Berita  

Penulis Disertasi Bolehnya Hubungan Intim Tanpa Nikah Minta Maaf, Ini Alasannya

Disertasi Bolehnya Hubungan Intim Tanpa Nikah

Ngelmu.co – Nama Abdul Aziz menjadi ramai dibicarakan, terutama di dunia maya, usai disertasi bolehnya hubungan intim tanpa nikah yang ia tulis, memicu kontroversi.

Akhirnya, Selasa (3/9) kemarin, mahasiswa yang sedang mengambil program doktor di Universitas Islam Negeri (UIN) Sunan Kalijaga, Yogyakarta itu pun meminta maaf.

Disertasi Bolehnya Hubungan Intim Tanpa Nikah Akan Direvisi

Aziz mengaku minta maaf atas tulisannya tersebut, dan berjanji akan mengubah disertasinya tersebut. Hal itu ia lakukan, berdasarkan saran dari para promotor.

“Saya akan merevisi disertasi tersebut, dan mengubah judulnya. Ada kritikan dan masukan dari para promotor, dan penguji,” tuturnya, seperti dilansir Viva.

“Saya minta maaf kepada umat Islam, atas kontroversi yang muncul. Terima kasih atas saran, respons, dan kritikan terhadap disertasi ini,” imbuhnya.

Permintaan maaf itu, juga disebut Aziz, dilandasi oleh tanggung jawab moral kepada publik.

“Demi kebaikan bersama, supaya enggak bikin gaduh,” ujarnya, seperti dilansir Tempo.
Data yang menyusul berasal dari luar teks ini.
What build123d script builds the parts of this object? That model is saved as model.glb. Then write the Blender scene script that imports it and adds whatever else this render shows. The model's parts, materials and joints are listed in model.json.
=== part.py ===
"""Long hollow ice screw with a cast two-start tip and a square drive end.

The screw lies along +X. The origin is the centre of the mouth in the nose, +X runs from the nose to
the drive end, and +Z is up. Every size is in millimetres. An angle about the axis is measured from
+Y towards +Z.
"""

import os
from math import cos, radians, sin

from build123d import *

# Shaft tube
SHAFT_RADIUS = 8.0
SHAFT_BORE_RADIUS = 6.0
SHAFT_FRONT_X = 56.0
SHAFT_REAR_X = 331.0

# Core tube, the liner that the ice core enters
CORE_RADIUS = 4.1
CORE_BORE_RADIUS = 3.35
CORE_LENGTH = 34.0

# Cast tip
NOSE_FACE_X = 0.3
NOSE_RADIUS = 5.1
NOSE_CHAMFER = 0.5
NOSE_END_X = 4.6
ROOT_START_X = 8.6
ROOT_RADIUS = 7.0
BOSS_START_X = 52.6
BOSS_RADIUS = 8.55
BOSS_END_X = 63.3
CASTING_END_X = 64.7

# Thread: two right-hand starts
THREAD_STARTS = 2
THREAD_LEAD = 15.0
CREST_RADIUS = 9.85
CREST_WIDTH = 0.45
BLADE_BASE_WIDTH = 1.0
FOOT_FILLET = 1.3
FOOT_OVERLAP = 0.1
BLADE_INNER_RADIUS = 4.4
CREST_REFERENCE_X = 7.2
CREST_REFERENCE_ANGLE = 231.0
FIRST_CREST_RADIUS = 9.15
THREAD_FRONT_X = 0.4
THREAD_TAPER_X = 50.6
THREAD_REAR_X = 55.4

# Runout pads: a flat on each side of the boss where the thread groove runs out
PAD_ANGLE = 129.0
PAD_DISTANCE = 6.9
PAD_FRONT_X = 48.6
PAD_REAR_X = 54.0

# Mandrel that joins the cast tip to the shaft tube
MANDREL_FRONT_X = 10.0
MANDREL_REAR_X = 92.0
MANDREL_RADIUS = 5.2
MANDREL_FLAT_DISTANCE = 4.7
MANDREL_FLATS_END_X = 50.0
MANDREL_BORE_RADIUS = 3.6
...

Bermula dari Konsep Milkul Yamin

Sebelumnya, dalam disertasi tersebut, Aziz mengemukakan konsep milkul yamin seorang intelektual asal Suriah, Muhammad Syahrur.

Di mana dalam konsep itu, dikatakan bahwa hubungan intim tanpa nikah boleh dilakukan, dalam batas-batas tertentu.

Ia pun menjelaskan, dua jenis hubungan intim yang diperbolehkan di dalam Alquran, yang pertama adalah jika adanya pernikahan, dan yang kedua, jika ada milkul yamin.

Konsep tersebut, ia katakan, ada di dalam Alquran surat Al Mukminun ayat 6.

“Diperbolehkan berhubungan seksual dengan istri atau milkul yamin, yakni mitra seksual selain istri,” lanjut Aziz.

Tanggapan Pihak UIN Sunan Kalijaga

Namun, Direktur Pasca Sarjana UIN Sunan Kalijaga, Noorhaidi Hasan menegaskan, ada beberapa pertimbangan kenapa disertasi milik Abdul Aziz harus direvisi.

Di antaranya, karena adanya kajian yang terlalu jauh dan dianggap bukan ranah akademis lagi.

“Seharusnya, sebagai disertasi cukup sampai menjawab what, who, dan why. Kenapa Syahrur punya pemikiran seperti itu,” kata Noorhaidi, seperti dilansir Merdeka.

“Itu dianalisis. Enggak usah kemudian sampai menjustifikasi. Itu too far (terlalu jauh). Tidak akademik lagi,” pungkasnya.

Sebelumnya, dosen Fakultas Syariah Institut Agama Islam Negeri (IAIN) Surakarta itu, berharap disertasinya bisa bermanfaat untuk pembaruan hukum perdata dan pidana Islam.

“Kriminalisasi bertentangan dengan Hak Asasi Manusia (HAM),” kata Aziz.

Aziz menjelaskan, disertasi itu muncul dari kegelisahan dan keprihatinannya terhadap beragam kriminalisasi hubungan intim non-marital konsensual (hubungan seksual di luar pernikahan yang dilandasi persetujuan atau kesepakatan).

Hubungan intim tanpa nikah, kata Aziz, selama ini mendapatkan stigma dan kriminalisasi, seperti penggerebekan juga penangkapan sewenang-wenang di ruang-ruang privat.

Bahkan, ia menyertakan hukuman rajam di Aceh pada 1999 dan Ambon pada 2001, sebagai kriminalisasi, “Hukuman rajam melanggar hak asasi manusia”.

Mereka yang dihukum rajam, disebut Aziz, dituduh berzina. Orang-orang berkerumun dan melempari mereka dengan batu hingga tewas.

Mantan anggota Majelis Ulama Indonesia Komisi Dakwah Sukoharjo, Jawa Tengah ini menjelaskan, tentang hubungan intim tanpa nikah, tidak melanggar hukum Islam, sesuai tafsir Muhammad Syahrur tadi.